I giudici del Tar respingono il ricorso contro i due mesi senza stipendio per un post. Inutile il tentativo di dare la colpa alla compagna Non solo aveva festeggiato su Facebook il suicidio di un detenuto ("Uno di meno") ma quando il Dipartimento dell'Amministrazione Penitenziaria lo ha sospeso dal servizio per due mesi, ha ritenuto il provvedimento ingiusto e ha presentato ricorso al Tar. I giudici amministrativi hanno però respinto la richiesta di un ispettore del corpo di Polizia Penitenziaria che all'epoca prestava servizio nel carcere di Marassi.
Anzi, per la precisione all'epoca - eravamo nel 2015 - era distaccato a Roma per l'esercizio di un incarico sindacale. I giudici hanno respinto anche la banale motivazione con cui l'ispettore ha tentato di farsi annullare la sanzione: ha sostenuto che quel post fosse stato scritto non da lui ma dalla compagna che accedeva al social network con le sue credenziali sulla pagina Facebook riconducibile ad un'altra sigla sindacale era stata pubblicata la notizia della morte per suicidio di un detenuto nel carcere milanese di Opera.

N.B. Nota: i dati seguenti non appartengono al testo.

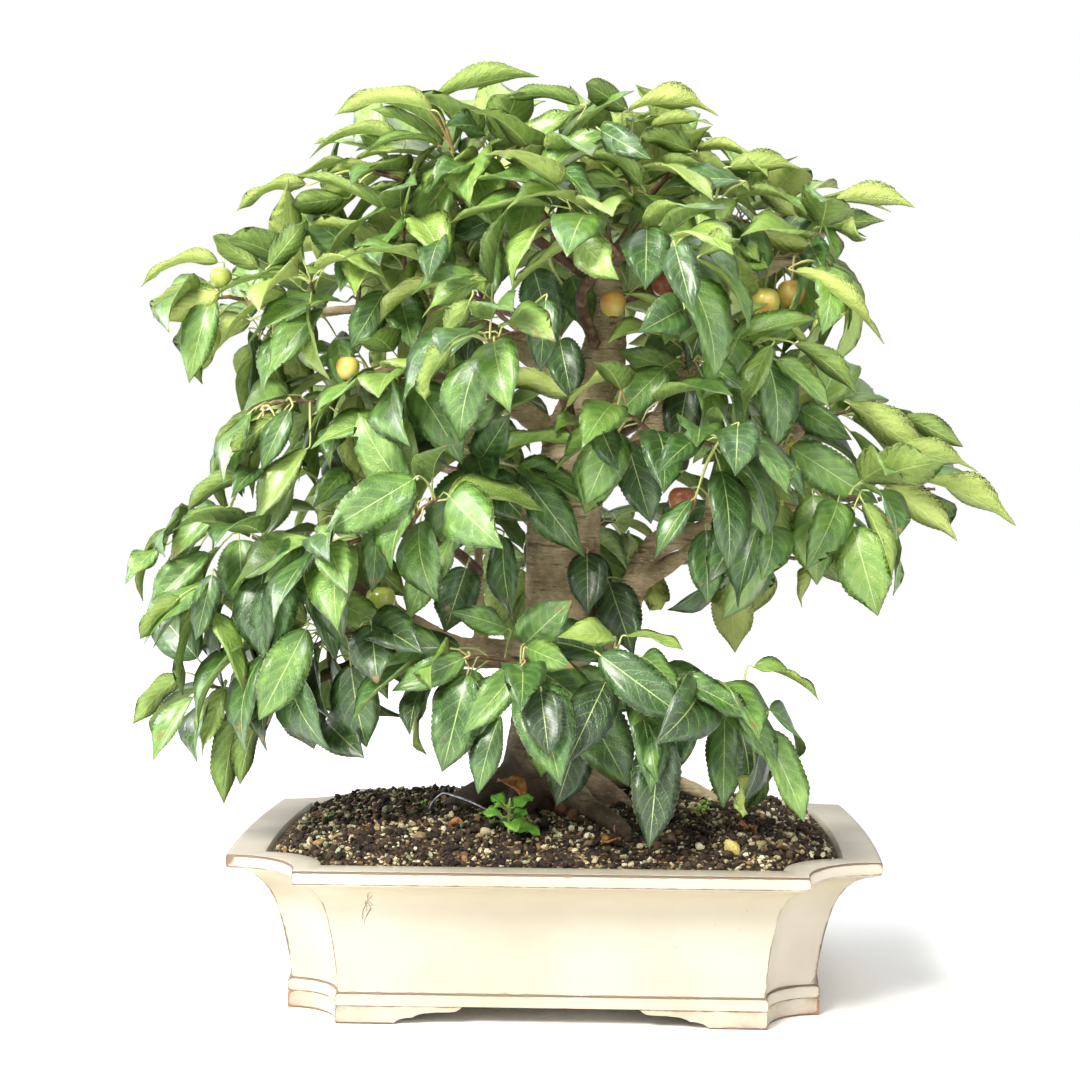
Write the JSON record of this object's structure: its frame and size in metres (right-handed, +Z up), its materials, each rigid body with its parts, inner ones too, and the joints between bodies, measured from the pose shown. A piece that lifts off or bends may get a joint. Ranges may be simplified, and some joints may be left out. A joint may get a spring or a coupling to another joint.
{
  "type": "crabapple bonsai",
  "caption": "Old crabapple bonsai with a tapering trunk, drooping glossy leaves and small fruits, in gritty soil in a cream rectangular pot with scooped corners and cloud feet.",
  "frame": {"origin": "under the middle of the whole on the surface that the pot's feet stand on", "axes": "+X to the viewer's right along the pot's long side, +Y to the back, +Z up; the tree faces -Y"},
  "size_m": [0.6694, 0.5452, 0.7408],
  "materials": {
    "glaze": "cream oatmeal glaze, broken brown along the rim, the upright corners and the base line",
    "soil": "dark gritty soil of bark, cream pumice and tan baked clay grains",
    "bark": "rough tan-brown bark with level pores and old dark scars",
    "leaf": "glossy dark green above with pale veins, paler yellow-green beneath",
    "young_leaf": "soft bright green",
    "green_fruit": "waxy olive green skin",
    "blush_fruit": "waxy yellow skin with an orange blush",
    "red_fruit": "waxy dull red-brown skin",
    "wire": "weathered grey",
    "net": "moulded black mesh"
  },
  "bodies": {
    "root": {"pot": "glaze", "soil": "soil", "drain_screen_left": "net", "drain_screen_right": "net", "anchor_wire": "wire", "trunk": "bark", "seedling": "young_leaf", "fruit_01": "green_fruit", "fruit_02": "green_fruit", "fruit_03": "green_fruit", "fruit_04": "blush_fruit", "fruit_05": "blush_fruit", "fruit_06": "blush_fruit", "fruit_07": "red_fruit", "fruit_08": "red_fruit", "fruit_09": "blush_fruit", "fruit_10": "blush_fruit", "leafy_stem_top_left": "leaf", "leafy_stem_top_front": "leaf", "leafy_stem_top_right": "leaf", "leafy_stem_top_far_right": "leaf", "leafy_stem_top_back": "leaf", "leafy_stem_back_high": "leaf", "leafy_stem_back_left_high": "leaf", "leafy_stem_front_high": "leaf", "leafy_stem_front_middle": "leaf", "leafy_stem_front_right": "leaf", "leafy_stem_front_left": "leaf", "leafy_stem_low_centre": "leaf", "leafy_stem_low_right": "leaf", "leafy_stem_back_left": "leaf", "leafy_stem_back_right": "leaf", "leafy_stem_back_low": "leaf", "leafy_stem_back_low_right": "leaf", "leafy_stem_crown_left_front": "leaf", "leafy_stem_crown_left_back": "leaf", "leafy_stem_shoulder_front": "leaf", "leafy_stem_shoulder_tip": "leaf", "leafy_stem_shoulder_back": "leaf", "leafy_stem_crown_right_tip": "leaf", "leafy_stem_crown_right_front": "leaf", "leafy_stem_crown_right_back": "leaf", "leafy_stem_right_inner": "leaf", "leafy_stem_right_upper_front": "leaf", "leafy_stem_right_stub_tip": "leaf", "leafy_stem_right_stub_back": "leaf", "leafy_stem_right_far_tip": "leaf", "leafy_stem_right_far_front": "leaf", "leafy_stem_right_hanging": "leaf", "leafy_stem_left_high_tip": "leaf", "leafy_stem_left_high_front": "leaf", "leafy_stem_left_high_back": "leaf", "leafy_stem_upright_tip": "leaf", "leafy_stem_left_low_tip": "leaf", "leafy_stem_left_low_front": "leaf", "leafy_stem_left_low_back": "leaf", "leafy_stem_hanging_tip": "leaf", "leafy_stem_hanging_front": "leaf", "leafy_stem_hanging_back": "leaf"}
  },
  "joints": []
}
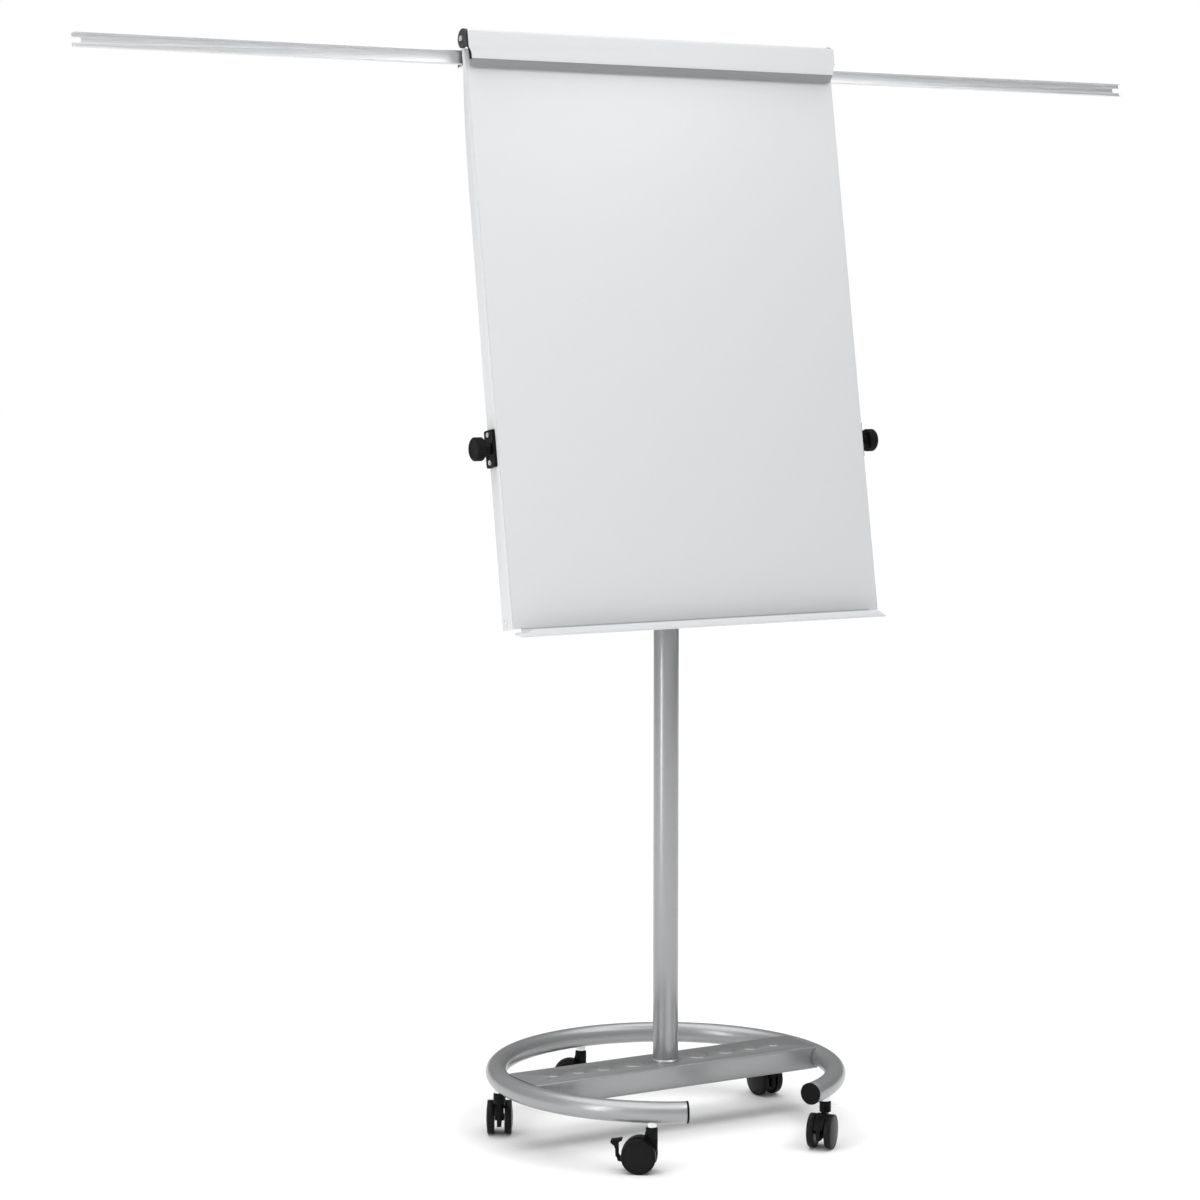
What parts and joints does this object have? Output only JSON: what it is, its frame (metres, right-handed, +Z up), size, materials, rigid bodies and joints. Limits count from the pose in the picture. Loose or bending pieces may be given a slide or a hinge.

Dei molti, troppi, vergognosi post comparsi sulla pagina, si era scoperto che almeno 16 provenivano dalle pagine di agenti della penitenziaria che erano stati tutti sospesi dal ministro Andrea Orlando. Il disperato tentativo di scaricare sulla sua convivente la responsabilità del post è stato seccamente respinto dai giudici: "Tale prospettazione, seppure suffragata da una dichiarazione sottoscritta dalla pretesa autrice della frase in questione, non appare del tutto convincente in quanto, nonostante le spiegazioni fornite, non sono chiare le ragioni che avrebbero indotto la compagna a "visitare" la pagina Facebook di una sigla sindacale della Polizia Penitenziaria, mentre i motivi di interesse del ricorrente sono resi pienamente evidenti dalla sua attività professionale e sindacale.
In ogni caso, anche volendo ammettere la fondatezza della proposta ricostruzione fattuale, essa non varrebbe ad escludere la responsabilità del dipendente in ordine all'episodio contestato. Come correttamente rilevato dall'Amministrazione, infatti, la circostanza che le credenziali del ricorrente fossero state comunicate ad una terza persona implicava l'autorizzazione all'accesso al suo profilo Facebook. Il commento "postato" con il profilo dell'ispettore, pertanto, non può ritenersi frutto di un accesso abusivo, né risulta che fossero stati violati in qualche modo i limiti dell'autorizzazione concessa dal titolare del profilo informatico, il quale, prima dell'avvio del procedimento disciplinare, non ha comunque ritenuto di doversi dissociare dal commento medesimo". Il Tar conclude respingendo il ricorso e confermando la sanzione disciplinare: "a fronte dell'obiettiva gravità della condotta del ricorrente, non può certo ritenersi che l'azione disciplinare sia stata alimentata dall'esclusiva volontà di porre rimedio al discredito cagionato dai commenti immorali postati da alcuni appartenenti al corpo di Polizia Penitenziaria, sicché il dedotto sviamento di potere è frutto di mera illazione".